「シェ・ イノ」
古賀純二
マッシュルームと玉ねぎのうま味がギュッとつまった万能調味料!
口伝
デュクセル
「シャンピニオン(=マッシュルーム)デュクセル※」を作ります。
※デュクセル duxelles_きのこ、エシャロットなどのみじん切りをソテーしたもの、詰め物やソースに用いる、17世紀にマルタ総督のユクセル侯爵/marquis d’Dxelles の料理人ラ・ヴァレーヌが考案したのもので、主人の名を冠したと云われる。
細かく刻んだエシャロットとマッシュルームを、バターでゆっくり水分を飛ばしながら炒めて作る、調味料的な役割を果たす料理です。
今回はエシャロットの代わりに「玉ねぎ」を使って作ります。
「玉ねぎ」と「マッシュルーム」を粗みじん切りして、それぞれの食感を楽しんでいただくようなイメージで作ります。
調理する
粗みじん切りした「玉ねぎ」を弱火で炒めますが、本来はバターを使うところを、軽くヘルシーに「オリーブオイル」を使います。
「玉ねぎ」を最初に炒めますのは、「玉ねぎ」自体の水分をしっかり飛ばしてから「マッシュルーム」を入れるようにするためです。
「マッシュルール」から出た水分で、「玉ねぎ」を煮てしまうような状況を避けるためです。

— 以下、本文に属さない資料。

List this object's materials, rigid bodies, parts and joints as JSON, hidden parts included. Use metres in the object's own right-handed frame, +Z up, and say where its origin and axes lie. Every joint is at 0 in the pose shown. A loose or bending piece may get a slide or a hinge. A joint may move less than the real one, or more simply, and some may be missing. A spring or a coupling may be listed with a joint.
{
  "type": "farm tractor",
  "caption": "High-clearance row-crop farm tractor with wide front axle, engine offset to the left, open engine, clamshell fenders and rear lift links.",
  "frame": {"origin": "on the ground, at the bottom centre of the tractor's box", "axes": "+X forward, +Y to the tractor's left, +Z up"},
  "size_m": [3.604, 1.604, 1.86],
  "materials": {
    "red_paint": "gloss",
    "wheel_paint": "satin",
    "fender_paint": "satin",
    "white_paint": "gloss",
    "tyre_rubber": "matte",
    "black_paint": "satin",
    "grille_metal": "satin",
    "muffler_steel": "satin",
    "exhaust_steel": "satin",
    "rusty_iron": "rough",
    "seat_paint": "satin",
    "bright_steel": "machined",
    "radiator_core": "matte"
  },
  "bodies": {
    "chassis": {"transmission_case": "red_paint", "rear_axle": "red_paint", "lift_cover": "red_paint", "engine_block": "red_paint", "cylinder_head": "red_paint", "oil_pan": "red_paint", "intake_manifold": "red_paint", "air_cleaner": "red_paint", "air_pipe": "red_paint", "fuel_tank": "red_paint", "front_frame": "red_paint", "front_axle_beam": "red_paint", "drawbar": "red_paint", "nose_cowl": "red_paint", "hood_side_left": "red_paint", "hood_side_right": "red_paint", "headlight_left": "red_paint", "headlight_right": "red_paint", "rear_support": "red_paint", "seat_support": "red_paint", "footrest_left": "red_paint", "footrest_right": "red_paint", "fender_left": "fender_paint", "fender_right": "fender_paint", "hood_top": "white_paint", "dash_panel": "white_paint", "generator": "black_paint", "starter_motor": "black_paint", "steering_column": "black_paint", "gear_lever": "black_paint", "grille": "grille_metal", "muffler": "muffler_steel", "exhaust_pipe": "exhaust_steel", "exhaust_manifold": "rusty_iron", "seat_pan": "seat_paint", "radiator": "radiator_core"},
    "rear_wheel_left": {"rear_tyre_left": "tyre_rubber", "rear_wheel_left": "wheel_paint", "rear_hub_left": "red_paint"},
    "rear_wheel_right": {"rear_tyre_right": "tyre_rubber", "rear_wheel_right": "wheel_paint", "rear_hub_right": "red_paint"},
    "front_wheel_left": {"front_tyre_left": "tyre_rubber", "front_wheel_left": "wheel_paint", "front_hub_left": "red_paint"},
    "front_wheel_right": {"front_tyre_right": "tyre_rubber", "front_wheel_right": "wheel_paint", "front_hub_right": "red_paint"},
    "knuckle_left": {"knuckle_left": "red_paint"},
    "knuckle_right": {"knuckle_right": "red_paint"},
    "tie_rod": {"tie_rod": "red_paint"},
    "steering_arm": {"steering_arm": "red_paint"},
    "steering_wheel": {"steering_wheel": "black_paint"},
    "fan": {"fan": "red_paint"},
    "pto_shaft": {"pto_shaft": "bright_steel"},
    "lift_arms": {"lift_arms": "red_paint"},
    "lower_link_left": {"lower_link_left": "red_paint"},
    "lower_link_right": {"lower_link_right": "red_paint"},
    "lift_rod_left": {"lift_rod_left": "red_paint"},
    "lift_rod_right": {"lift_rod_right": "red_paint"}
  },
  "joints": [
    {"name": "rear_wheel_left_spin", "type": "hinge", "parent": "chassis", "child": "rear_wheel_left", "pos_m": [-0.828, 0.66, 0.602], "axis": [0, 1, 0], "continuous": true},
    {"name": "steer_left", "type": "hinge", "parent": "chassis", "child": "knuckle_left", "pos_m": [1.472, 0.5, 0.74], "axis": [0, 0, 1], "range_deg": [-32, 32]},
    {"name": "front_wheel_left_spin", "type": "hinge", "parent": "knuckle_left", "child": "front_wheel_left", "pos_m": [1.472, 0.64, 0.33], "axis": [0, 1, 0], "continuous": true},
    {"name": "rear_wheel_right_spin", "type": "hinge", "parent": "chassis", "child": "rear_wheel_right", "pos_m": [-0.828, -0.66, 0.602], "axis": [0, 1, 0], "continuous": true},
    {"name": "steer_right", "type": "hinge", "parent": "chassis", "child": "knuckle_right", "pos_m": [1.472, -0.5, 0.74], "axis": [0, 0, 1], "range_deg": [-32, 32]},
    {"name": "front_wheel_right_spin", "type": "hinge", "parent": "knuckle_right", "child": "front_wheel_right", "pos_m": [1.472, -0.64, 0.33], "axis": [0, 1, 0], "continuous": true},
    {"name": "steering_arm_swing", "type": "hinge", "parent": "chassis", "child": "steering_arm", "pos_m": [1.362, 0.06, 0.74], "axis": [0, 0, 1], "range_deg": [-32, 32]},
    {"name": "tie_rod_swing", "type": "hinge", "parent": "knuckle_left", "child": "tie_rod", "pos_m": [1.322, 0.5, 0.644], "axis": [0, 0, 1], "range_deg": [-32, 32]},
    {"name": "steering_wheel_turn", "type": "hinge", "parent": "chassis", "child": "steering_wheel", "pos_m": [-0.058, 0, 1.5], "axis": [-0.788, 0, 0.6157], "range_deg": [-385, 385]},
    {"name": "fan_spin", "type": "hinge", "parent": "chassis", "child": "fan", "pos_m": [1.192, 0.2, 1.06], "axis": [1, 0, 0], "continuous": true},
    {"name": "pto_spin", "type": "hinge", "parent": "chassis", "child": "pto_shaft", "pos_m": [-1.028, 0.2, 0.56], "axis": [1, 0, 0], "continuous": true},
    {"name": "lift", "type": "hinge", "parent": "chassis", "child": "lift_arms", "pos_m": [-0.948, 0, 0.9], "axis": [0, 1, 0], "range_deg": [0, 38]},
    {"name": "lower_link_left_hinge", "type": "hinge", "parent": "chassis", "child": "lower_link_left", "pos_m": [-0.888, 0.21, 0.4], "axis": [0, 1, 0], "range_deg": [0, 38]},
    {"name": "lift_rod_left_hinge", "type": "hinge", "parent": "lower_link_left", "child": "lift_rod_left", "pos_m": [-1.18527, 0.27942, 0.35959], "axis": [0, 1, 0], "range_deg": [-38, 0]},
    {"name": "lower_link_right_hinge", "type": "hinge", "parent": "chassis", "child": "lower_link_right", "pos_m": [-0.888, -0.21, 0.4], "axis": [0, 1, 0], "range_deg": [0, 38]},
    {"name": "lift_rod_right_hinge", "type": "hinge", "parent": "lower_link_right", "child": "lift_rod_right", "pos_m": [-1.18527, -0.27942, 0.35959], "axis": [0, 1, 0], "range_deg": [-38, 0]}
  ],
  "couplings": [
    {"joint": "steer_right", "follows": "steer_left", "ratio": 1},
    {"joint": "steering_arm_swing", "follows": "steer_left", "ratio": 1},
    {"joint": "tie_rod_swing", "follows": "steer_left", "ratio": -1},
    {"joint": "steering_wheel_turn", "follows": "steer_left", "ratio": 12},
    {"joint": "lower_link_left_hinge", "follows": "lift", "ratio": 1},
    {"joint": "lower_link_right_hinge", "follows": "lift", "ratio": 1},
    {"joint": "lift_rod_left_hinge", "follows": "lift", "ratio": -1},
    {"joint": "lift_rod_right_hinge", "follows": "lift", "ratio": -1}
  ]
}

火加減は弱火のままたまに、鍋を回して「玉ねぎ」を揺らすようにします。
「マッシュルーム」を「玉ねぎ」と同じ大きさにカットします。
まず「マッシュルーム」を立てて2本切り込みます、次に寝かせて切り込みを入れてから、縦に切り5mm角のみじん切りにします。

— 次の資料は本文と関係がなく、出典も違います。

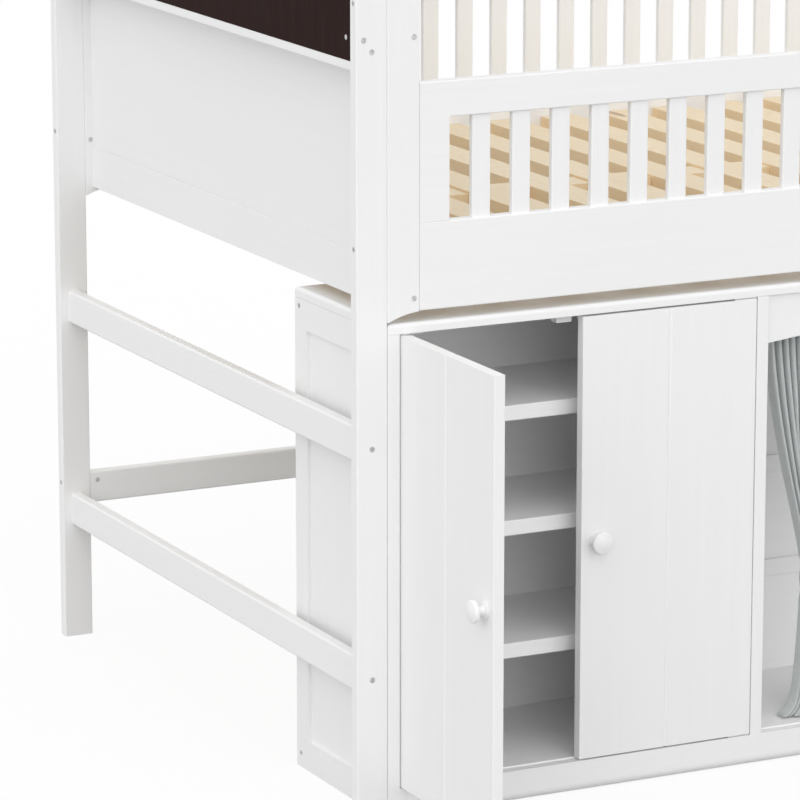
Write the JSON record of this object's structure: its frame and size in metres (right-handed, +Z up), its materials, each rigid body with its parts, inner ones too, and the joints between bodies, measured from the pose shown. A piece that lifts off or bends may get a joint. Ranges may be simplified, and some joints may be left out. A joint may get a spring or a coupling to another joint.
{
  "type": "loft bed",
  "caption": "Mid-height loft bed with slatted guards, a chalkboard headboard, a foot-end ladder and a cabinet with hinged doors and tied-back curtains under the deck.",
  "frame": {"origin": "on the floor, under the middle of the box that holds the bed with its left door open", "axes": "+X from the head end to the foot end, +Y from the cabinet's front to the rear, +Z up"},
  "size_m": [2.108, 1.846, 1.88],
  "materials": {
    "white_paint": "satin paint",
    "pine": "bare planed pine",
    "chalkboard_black": "matt dark veneer",
    "steel": "zinc-plated",
    "curtain_cloth": "plain woven cotton",
    "catch_plastic": "moulded"
  },
  "bodies": {
    "bed": {"post_front_left": "white_paint", "post_rear_left": "white_paint", "post_front_right": "white_paint", "post_rear_right": "white_paint", "stile_front_left": "white_paint", "stile_rear_left": "white_paint", "stile_front_right": "white_paint", "stile_rear_right": "white_paint", "stretchers_left": "white_paint", "stretchers_right": "white_paint", "rear_floor_rail": "white_paint", "side_rail_front": "white_paint", "side_rail_rear": "white_paint", "slat_ledgers": "pine", "end_ledgers": "pine", "centre_beam": "pine", "bed_slats": "pine", "guard_frame_front": "white_paint", "guard_slats_front": "white_paint", "guard_rail_rear": "white_paint", "guard_slats_rear": "white_paint", "headboard": "white_paint", "head_shelf": "white_paint", "chalkboard": "chalkboard_black", "chalkboard_cleat": "white_paint", "book_rail": "white_paint", "head_top_board": "white_paint", "foot_rail": "white_paint", "foot_guard_rails": "white_paint", "foot_guard_slats": "white_paint", "ladder_uprights": "white_paint", "ladder_rungs": "white_paint", "cabinet_plinth": "white_paint", "cabinet_floor": "white_paint", "cabinet_top": "white_paint", "side_frame_left": "white_paint", "side_frame_right": "white_paint", "side_panels": "white_paint", "cabinet_divider": "white_paint", "back_frame": "white_paint", "back_panels": "white_paint", "shelf_lower": "white_paint", "shelf_middle": "white_paint", "shelf_upper": "white_paint", "valance": "white_paint", "curtain_rod": "steel", "rod_sockets": "steel", "curtain_left": "curtain_cloth", "curtain_right": "curtain_cloth", "tiebacks": "curtain_cloth", "hinge_plates": "steel", "door_catches": "catch_plastic", "frame_bolts": "steel"},
    "left_door": {"door_left": "white_paint", "knob_left": "white_paint", "door_fittings_left": "steel"},
    "right_door": {"door_right": "white_paint", "knob_right": "white_paint", "door_fittings_right": "steel"}
  },
  "joints": [
    {"name": "left_door_hinge", "type": "hinge", "parent": "bed", "child": "left_door", "pos_m": [-0.9607, -0.546, 0], "axis": [0, 0, 1], "range_deg": [-15, 90]},
    {"name": "right_door_hinge", "type": "hinge", "parent": "bed", "child": "right_door", "pos_m": [-0.2027, -0.546, 0], "axis": [0, 0, 1], "range_deg": [0, 105]}
  ]
}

細かいみじん切りにする場合はフードプロセッサーを使いますが、粗みじん切りの場合は包丁を使います。
粗みじん切りの場合は、手で形を揃えて切らないと、炒まり方が違ってきますので、均一になるようにします。
エシャロット/玉ねぎは、水分が多くフードプロセッサーを使うと水が出てきますので、必ず包丁でカットします。

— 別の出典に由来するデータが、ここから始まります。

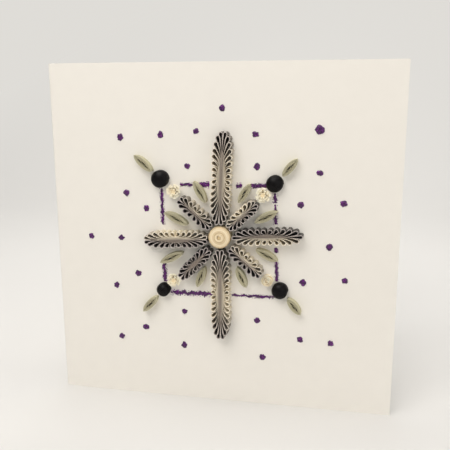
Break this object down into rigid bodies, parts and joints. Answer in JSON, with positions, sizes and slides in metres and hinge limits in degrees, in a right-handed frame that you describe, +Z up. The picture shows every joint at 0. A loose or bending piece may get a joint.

鍋(フッ素加工のフライパン)の「玉ねぎ」は弱火よりも少し強めの火加減で炒め続けて、水分が飛びほんのり焼き色がついた状態になりましたら、粗みじん切りにした「マッシュルーム」を入れ火加減を中火にします。
ここではまだ「塩」を入れません。
「塩」を入れると一気に水が出てしまうからです。
「塩」はよく炒めて水分をしっかり飛ばしてから入れるようにします。
「シャンピニオン(マッシュルーム)」の旨味と、「玉ねぎ」の甘み、コクを引き出すために炒めますので、味のバランスをみながら、甘みが欲しければ「玉ねぎ」の量を増やしたりして調整します。
そして使う調味料は「塩」のみです。
鍋から湯気が出てきたら弱火にします。
ここからゆっくり水分を飛ばします。
水分を飛ばすというのは、旨味を凝縮させるという理由もあります。
この「デュクセル」ですが、お店〝シェイノ〟の看板料理に「マリア・カラス(=子羊のパイ包み焼き)」あり、その詰め物の一つに使ったり、魚介類やリードヴォー(ris de veau)などの色々なグラタンの旨味を補足するなど、さまざまな料理に使っています。
常備しておくと、色々な使い方ができますので、多めに作りラップに小分けにして冷凍保存されるのを、おすすめします。
ある程度水分が飛んで、良い香りがしてきましたら、ここで初めて「塩」をします。
「塩」を入れましたら、最終段階に入ります。鍋を動かさずに焼き色をつけたところで、鍋を動かして別の部分に焼き色をつけるようにします。
ポイントは、フライパンの中の食材を常に平らにするということです。
表面が乾いた感じになり、きつね色になりましたら「デュクセル」の出来上がりです。
炒めた「デュクセル」は、早く冷めるように、ゴムベラなどで平らにしてから溝を作り、空気に触れる部分を多くします。
材料〈作りやすい分量〉
材料 |
玉ねぎ 1個/マッシュルーム 2パック(100g程)/オリーブオイル 大さじ2/塩 適量 |
作り方
① フライパンにオリーブオイルをひき、弱火で玉葱(5mm角の粗みじん)をゆっくりと水分が無くなるまで炒める。
② マッシュルーム(5mm角の粗みじん)を①に入れ中火で水分が無くなるまで炒める。
③ 塩をする。
④ 全体的に水分が無くなり、表面が乾いた感じになり、きつね色になったら完成。
◆本来エシャロット、バターを使用するが、玉ねぎ、オリーブオイルに変えてヘルシーな仕上がりに。
◆玉ねぎを炒めて水分を飛ばしてから、マッシュルームを炒める。